Exercise prompt :: Reproduce all of the data exactly, with no line skipped.

Dataset excerpt ::
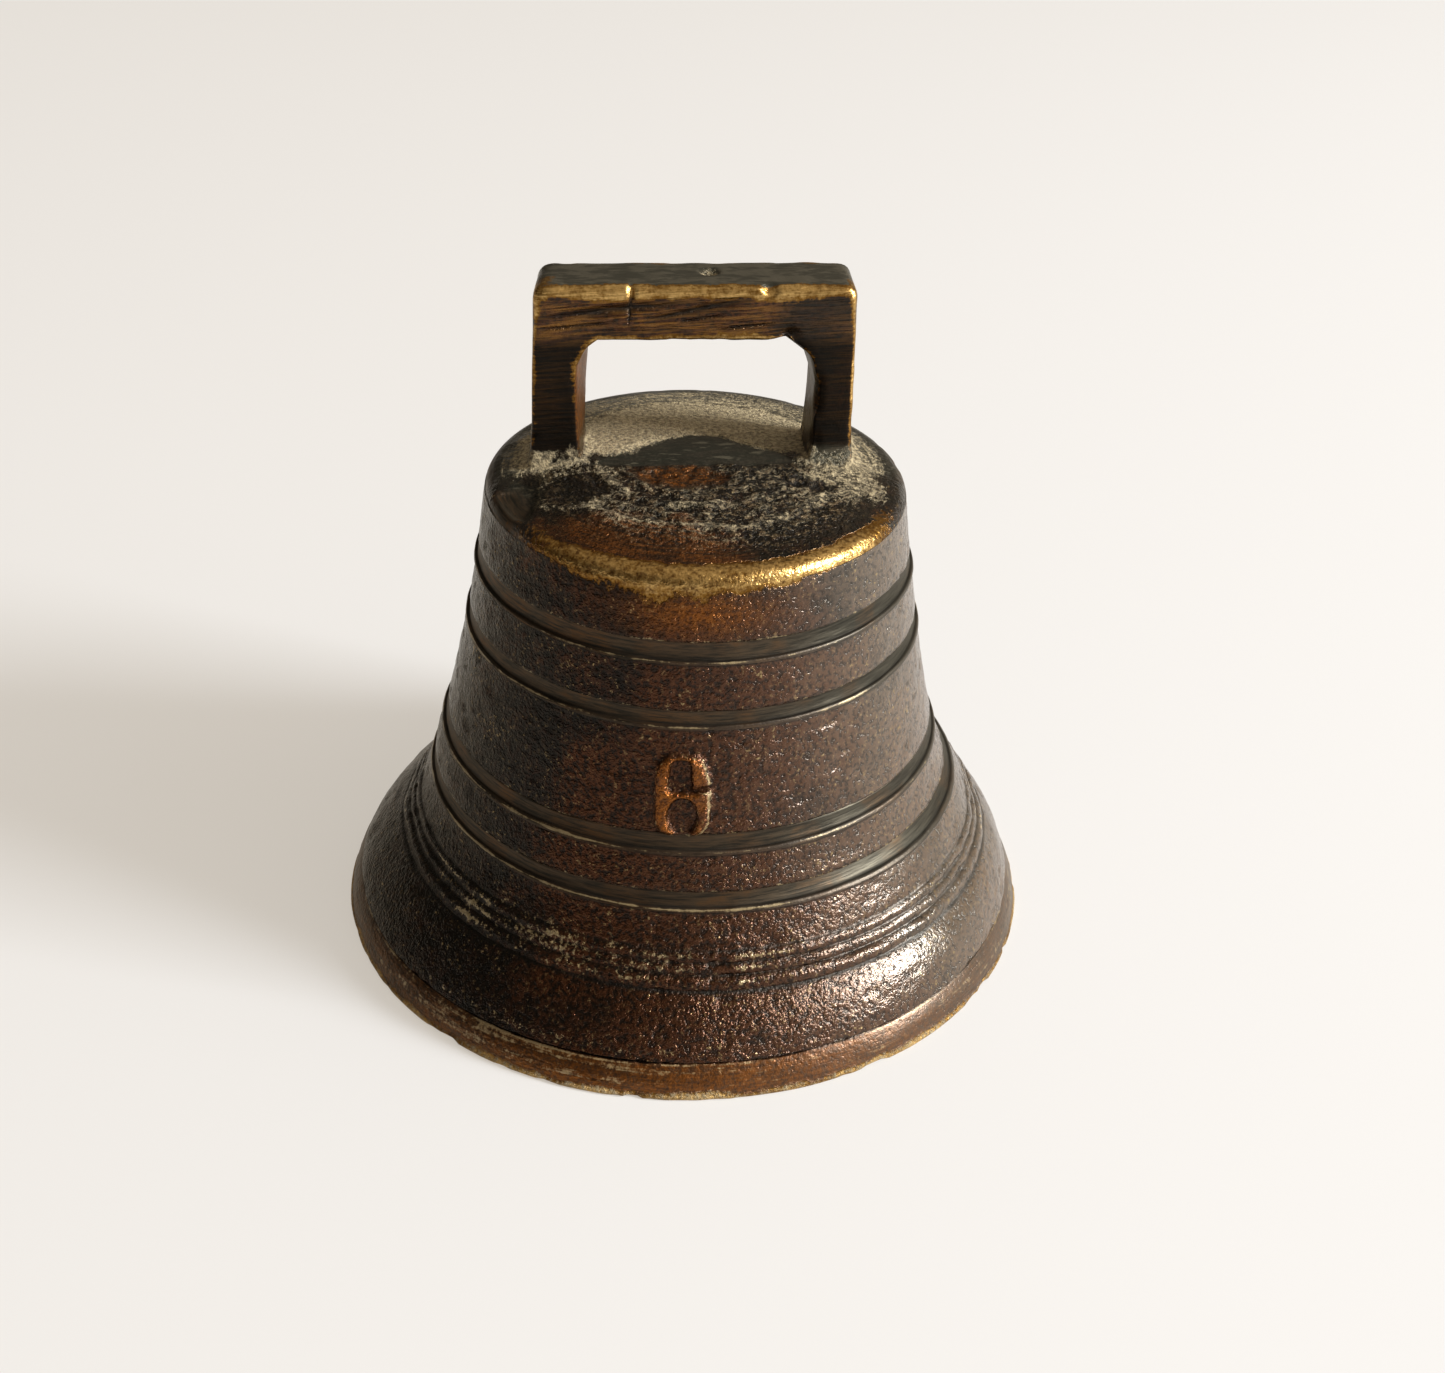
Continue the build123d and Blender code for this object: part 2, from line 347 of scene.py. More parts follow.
rise += rough * (0.2 * ridges * (1 + 0.8 * sand(1.4, 24)) + 0.24 * grit)
rise -= 0.2 * left_hollow + 0.3 * right_hollow + 0.22 * orange + 0.55 * flat_shoulder
rise -= lens * (0.08 + 0.2 * rises(0, 1, (lens_back - across_y) / 6))
rise += 0.04 * sand(2.5, 25)
groove_radius = 13.9 + 0.3 * sand(8.0, 12)
rise -= (1 - front) * hump(reach, groove_radius, 0.35) * 0.08
body_points[:, 2] += np.where(on_crown, rise * falls(18.4, 19.6, reach), 0)
push -= on_crown * rises(18.2, 19.2, reach) * 0.07 * rises(0.3, 0.9, sand(2.2, 26))

# inside, the bronze came up round the staple's legs in a low collar
staple_half = 4.2
past_leg = np.maximum(np.hypot(abs(across_x) - staple_half, across_y) - 1.5, 0)
body_points[:, 2] -= 0.7 * inside * (level > 40) * np.exp(-past_leg / 0.5)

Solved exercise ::
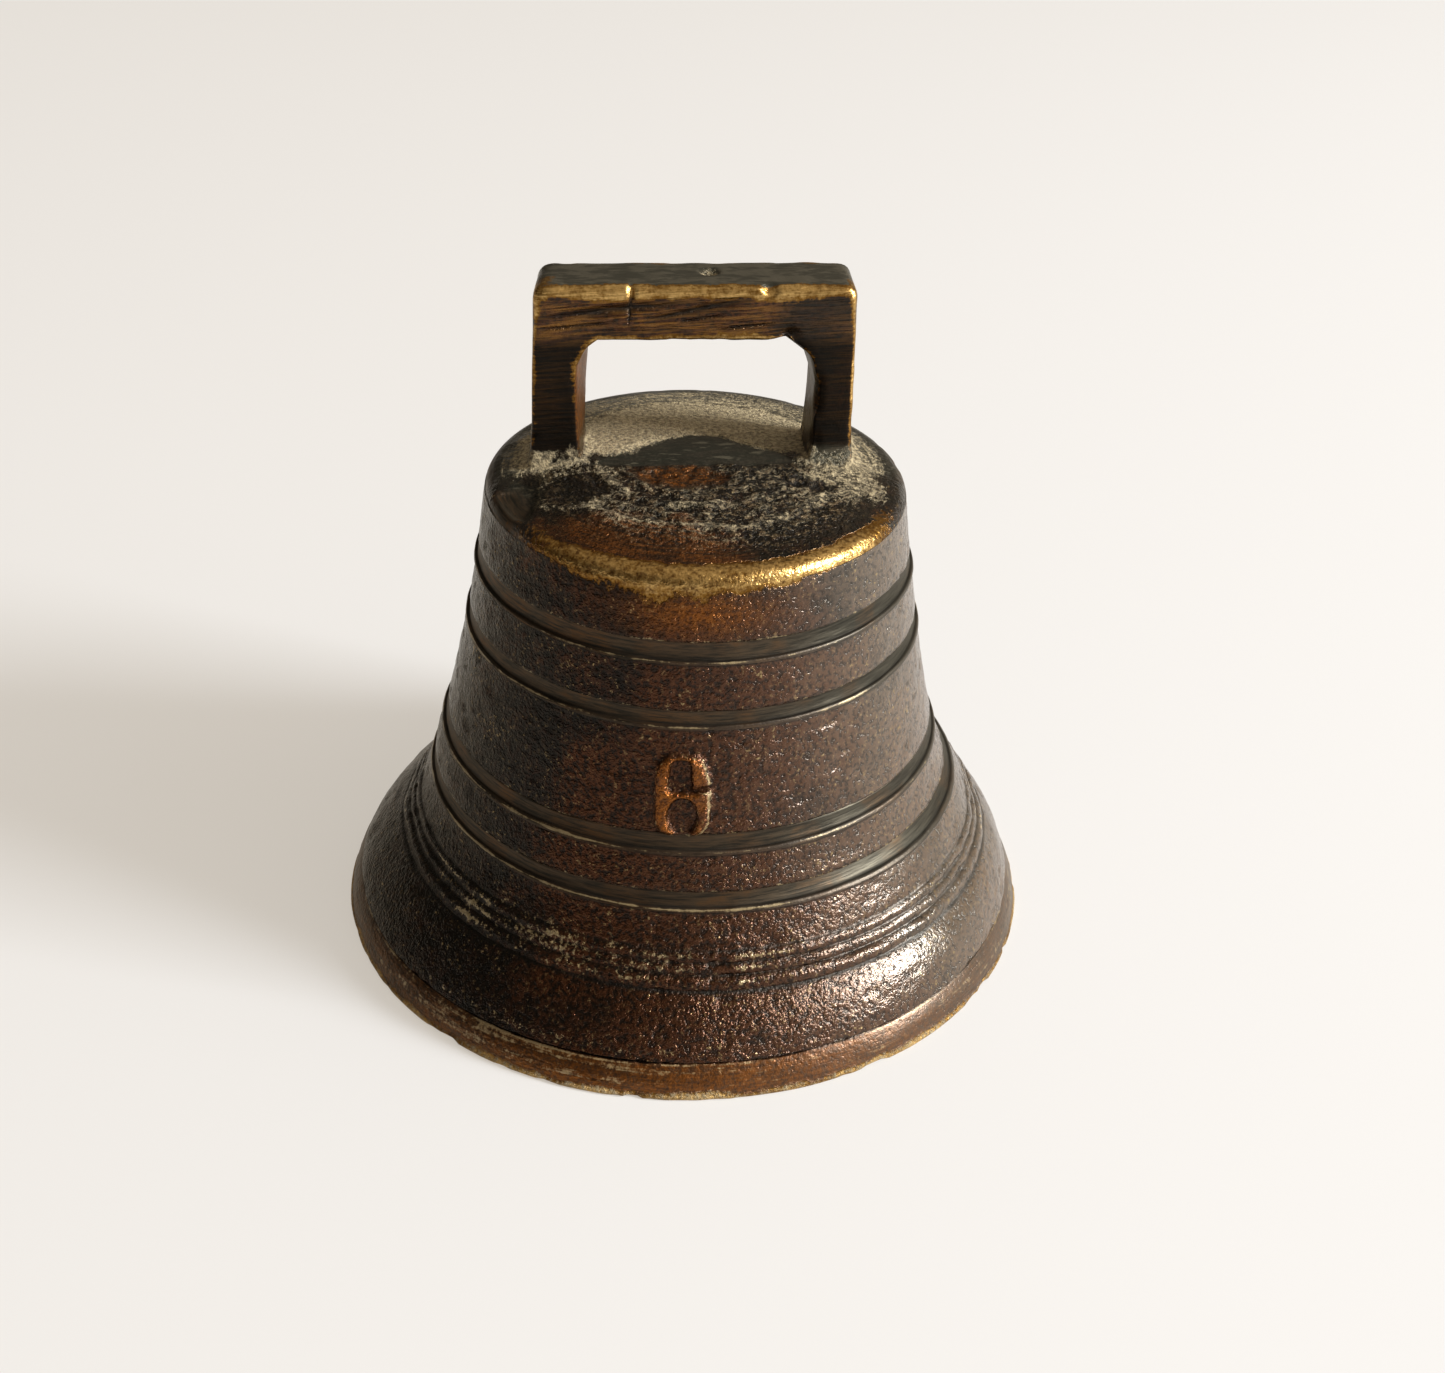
Continue the build123d and Blender code for this object: part 2, from line 347 of scene.py. More parts follow.
rise += rough * (0.2 * ridges * (1 + 0.8 * sand(1.4, 24)) + 0.24 * grit)
rise -= 0.2 * left_hollow + 0.3 * right_hollow + 0.22 * orange + 0.55 * flat_shoulder
rise -= lens * (0.08 + 0.2 * rises(0, 1, (lens_back - across_y) / 6))
rise += 0.04 * sand(2.5, 25)
groove_radius = 13.9 + 0.3 * sand(8.0, 12)
rise -= (1 - front) * hump(reach, groove_radius, 0.35) * 0.08
body_points[:, 2] += np.where(on_crown, rise * falls(18.4, 19.6, reach), 0)
push -= on_crown * rises(18.2, 19.2, reach) * 0.07 * rises(0.3, 0.9, sand(2.2, 26))

# inside, the bronze came up round the staple's legs in a low collar
staple_half = 4.2
past_leg = np.maximum(np.hypot(abs(across_x) - staple_half, across_y) - 1.5, 0)
body_points[:, 2] -= 0.7 * inside * (level > 40) * np.exp(-past_leg / 0.5)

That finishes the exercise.